- DATA SEGMENT -
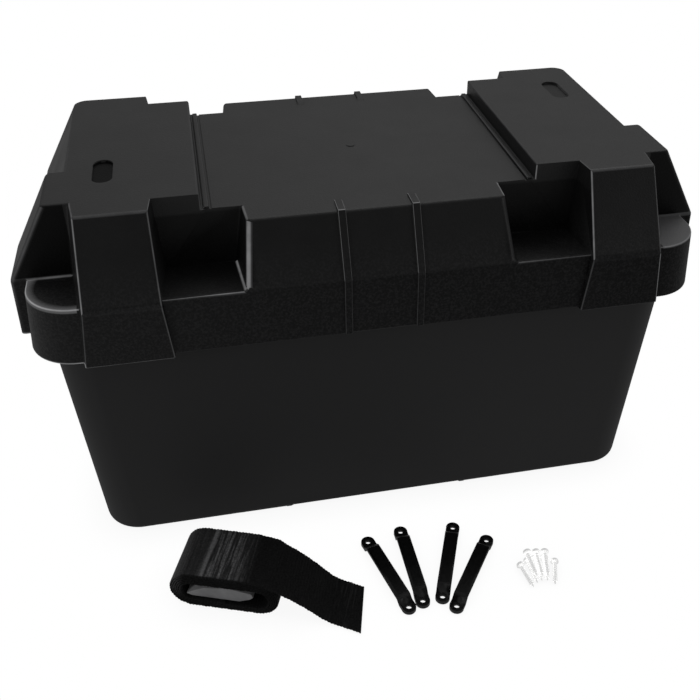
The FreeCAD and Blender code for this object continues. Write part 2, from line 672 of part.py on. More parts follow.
# ---------------------------------------------------------------- screws
SCREW_L = 19.0
SCREW_HEAD_R = 2.9
SCREW_SHANK_R = 1.6
SCREW_CORE_R = SCREW_SHANK_R - 0.35
SCREW_PITCH = 1.45
LOW_HEAD_Z = SCREW_HEAD_R + 0.05
LOW_HEAD_Y = (-181.6, -178.6, -177.6, -178.6, -183.2)
UPPER_LIFT = 5.6            # height of the upper screws' heads above the lower ones


def screw():
    """Pan head tapping screw on +X: head at x < 0, point at x = SCREW_L."""
    head, core = SCREW_HEAD_R, SCREW_CORE_R
    # profile as (radius, x)
    rx = [(0, -2.4), (head - 1.3, -2.4), (head - 0.4, -1.8), (head, -0.7), (head, 0), (core, 0)]
    x = 0.6
    while x < SCREW_L - 3.4:
        rx += [(core, x), (SCREW_SHANK_R, x + 0.7), (core, x + 1.4)]
        x += SCREW_PITCH
    rx += [(core, SCREW_L - 3.2), (0, SCREW_L)]
    profile = polygon_face([V(x, r, 0) for r, x in rx])
    body = profile.revolve(V(0, 0, 0), V(1, 0, 0), 360)
    cross = fuse([block(-2.6, -1.2, -1.9, 1.9, -0.35, 0.35),
                  block(-2.6, -1.2, -0.35, 0.35, -1.9, 1.9)])
    return body.cut(cross)


def lay(shape, head, tip):
    """Copy of a screw with its head's underside at head and its point towards tip."""
    direction = V(*tip).sub(V(*head))
    direction.normalize()
    placement = FreeCAD.Placement(V(*head), FreeCAD.Rotation(V(1, 0, 0), direction))
    laid = shape.copy()
    laid.transformShape(placement.toMatrix())
    return laid


def mounting_screws():
    """Five screws side by side on the table and three on top of them."""
    spots = []
    for k, y in enumerate(LOW_HEAD_Y):
        spots.append(((83.6 + 6.0 * k, y, LOW_HEAD_Z), (86.6 + 3.7 * k, y - 18.6, 1.45)))
    for k in range(3):
        spots.append(((89.6 + 6.0 * k, -176.0 - 1.0 * k, LOW_HEAD_Z + UPPER_LIFT),
                      (90.4 + 3.9 * k, -194.6, 5.6)))
    one = screw()
    return Part.Compound([lay(one, head, tip) for head, tip in spots])


# ---------------------------------------------------------------- pieces
export("base_tub", base_tub())
export("lid_shell", lid_shell())
export("battery_case", battery_case())
export("battery_cover", battery_cover())

stacks = plate_stacks()
export("positive_plates", Part.Compound(stacks["P"]))
export("negative_plates", Part.Compound(stacks["N"]))
export("plate_separators", Part.Compound(stacks["S"]))
export("cell_links", cell_links())

for name, side, cell, stud_r in TERMINALS:
    stud_x = side * STUD_X
    export(name + "_terminal", terminal(side, cell, stud_r))
    export(name + "_stud", stud(stud_x, stud_r))
    washer = ring(stud_r + 4.2, stud_r + 0.25, WASHER_T, stud_x, POST_Y, PAD_TOP)
    export(name + "_washer", washer)
    export(name + "_wing_nut", wing_nut(stud_x, stud_r))

export("vent_cap_left", vent_cap((0, 1, 2)))
export("vent_cap_right", vent_cap((3, 4, 5)))
export("vent_seals", vent_seals())
export("strap_webbing", strap_webbing())
export("strap_buckle", strap_buckle())

loop = tie_down_loop()
for number, ((x, y), (along_x, along_y)) in enumerate(LOOPS, 1):
    placed = loop.copy()
    turn_z(placed, math.degrees(math.atan2(along_y, along_x)))
    placed.translate(V(x, y, 0))
    export("tie_down_loop_%d" % number, placed)

export("mounting_screws", mounting_screws())
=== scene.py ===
"""Battery box: a moulded tub and lid around a battery, with a rolled strap and its buckle
and four tie-down loops lying beside it.

Z points up and the floor is at z = 0. The camera looks from the front, which is -Y; left is -X.
Shapes are given in millimetres and scaled by MM; materials and stage are in metres.
"""
import json
import math
from functools import reduce

import bmesh
import bpy
import numpy as np
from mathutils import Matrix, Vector
from mathutils.bvhtree import BVHTree
from mathutils.kdtree import KDTree

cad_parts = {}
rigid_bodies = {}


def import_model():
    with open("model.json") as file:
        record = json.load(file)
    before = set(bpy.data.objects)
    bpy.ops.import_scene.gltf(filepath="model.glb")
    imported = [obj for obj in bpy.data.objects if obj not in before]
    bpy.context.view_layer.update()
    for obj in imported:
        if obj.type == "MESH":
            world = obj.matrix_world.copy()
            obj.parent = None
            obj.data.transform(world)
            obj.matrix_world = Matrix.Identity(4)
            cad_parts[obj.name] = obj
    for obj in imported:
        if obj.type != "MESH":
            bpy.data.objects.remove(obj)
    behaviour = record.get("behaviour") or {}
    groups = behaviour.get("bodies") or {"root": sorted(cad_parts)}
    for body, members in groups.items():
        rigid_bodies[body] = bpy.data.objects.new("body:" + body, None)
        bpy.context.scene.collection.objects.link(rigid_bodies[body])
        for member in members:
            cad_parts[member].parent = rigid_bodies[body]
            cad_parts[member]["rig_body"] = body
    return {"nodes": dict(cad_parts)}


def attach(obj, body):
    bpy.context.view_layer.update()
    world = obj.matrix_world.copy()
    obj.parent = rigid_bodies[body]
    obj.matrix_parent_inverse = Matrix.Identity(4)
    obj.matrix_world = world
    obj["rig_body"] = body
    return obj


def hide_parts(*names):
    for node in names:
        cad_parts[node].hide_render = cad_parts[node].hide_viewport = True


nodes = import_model()["nodes"]
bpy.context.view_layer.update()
scene = bpy.context.scene
MM = 0.001

# Lid landmarks, mm
LEDGE_Z = 207.5         # ledge that runs across the front
WALL_Y = -74.8          # wall behind the ledge's two ends
STEP_Z = 245.2          # step below the lid's top
MIDDLE_X = 22.9         # upright edges either side of the middle
# painted highlight: EDGE_GLOW is the white emission painted on edges that catch the light
EDGE_GLOW = 0.15        # glow of an edge that catches the light in full

# Rolled strap, mm
ROLL_CENTRE = (-112.4, -154.6, 0.0)
ROLL_ANGLE = math.radians(-20.82)
ALONG = Vector((math.cos(ROLL_ANGLE), math.sin(ROLL_ANGLE), 0.0))     # towards the free end
ACROSS = Vector((-math.sin(ROLL_ANGLE), math.cos(ROLL_ANGLE), 0.0))   # towards the back


# ------------------------------------------------------------------ node graphs
class Graph:
    """Builder for a shader node tree; a value is a socket, a number or a tuple."""

    def __init__(self, tree):
        self.tree = tree

    def node(self, kind, **props):
        made = self.tree.nodes.new(kind)
        for key, value in props.items():
            setattr(made, key, value)
        return made

    def link(self, output, socket):
        self.tree.links.new(output, socket)

    def put(self, socket, value):
        if isinstance(value, bpy.types.NodeSocket):
            self.link(value, socket)
        else:
            socket.default_value = value

    def calc(self, operation, *values):
        made = self.node("ShaderNodeMath", operation=operation)
        for socket, value in zip(made.inputs, values):
            self.put(socket, value)
        return made.outputs[0]

    def times(self, *values):
        return reduce(lambda a, b: self.calc("MULTIPLY", a, b), values)

    def plus(self, a, b):
        return self.calc("ADD", a, b)

    def ramp(self, value, start, end, low=0.0, high=1.0, kind="LINEAR"):
        """Clamped change from low at start to high at end."""
        made = self.node("ShaderNodeMapRange", interpolation_type=kind)
        for socket, given in zip(made.inputs, (value, start, end, low, high)):
            self.put(socket, given)
        return made.outputs[0]

    def split(self, vector):
        made = self.node("ShaderNodeSeparateXYZ")
        self.link(vector, made.inputs[0])
        return made.outputs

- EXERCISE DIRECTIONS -
With the first line being the one containing "loop = tie_down_loop()" and the last line the one containing "obj.matrix_world = world", transcribe exactly the lines above that fall in that range.

- OUTPUT FOR THIS TASK -
loop = tie_down_loop()
for number, ((x, y), (along_x, along_y)) in enumerate(LOOPS, 1):
    placed = loop.copy()
    turn_z(placed, math.degrees(math.atan2(along_y, along_x)))
    placed.translate(V(x, y, 0))
    export("tie_down_loop_%d" % number, placed)

export("mounting_screws", mounting_screws())
=== scene.py ===
"""Battery box: a moulded tub and lid around a battery, with a rolled strap and its buckle
and four tie-down loops lying beside it.

Z points up and the floor is at z = 0. The camera looks from the front, which is -Y; left is -X.
Shapes are given in millimetres and scaled by MM; materials and stage are in metres.
"""
import json
import math
from functools import reduce

import bmesh
import bpy
import numpy as np
from mathutils import Matrix, Vector
from mathutils.bvhtree import BVHTree
from mathutils.kdtree import KDTree

cad_parts = {}
rigid_bodies = {}


def import_model():
    with open("model.json") as file:
        record = json.load(file)
    before = set(bpy.data.objects)
    bpy.ops.import_scene.gltf(filepath="model.glb")
    imported = [obj for obj in bpy.data.objects if obj not in before]
    bpy.context.view_layer.update()
    for obj in imported:
        if obj.type == "MESH":
            world = obj.matrix_world.copy()
            obj.parent = None
            obj.data.transform(world)
            obj.matrix_world = Matrix.Identity(4)
            cad_parts[obj.name] = obj
    for obj in imported:
        if obj.type != "MESH":
            bpy.data.objects.remove(obj)
    behaviour = record.get("behaviour") or {}
    groups = behaviour.get("bodies") or {"root": sorted(cad_parts)}
    for body, members in groups.items():
        rigid_bodies[body] = bpy.data.objects.new("body:" + body, None)
        bpy.context.scene.collection.objects.link(rigid_bodies[body])
        for member in members:
            cad_parts[member].parent = rigid_bodies[body]
            cad_parts[member]["rig_body"] = body
    return {"nodes": dict(cad_parts)}


def attach(obj, body):
    bpy.context.view_layer.update()
    world = obj.matrix_world.copy()
    obj.parent = rigid_bodies[body]
    obj.matrix_parent_inverse = Matrix.Identity(4)
    obj.matrix_world = world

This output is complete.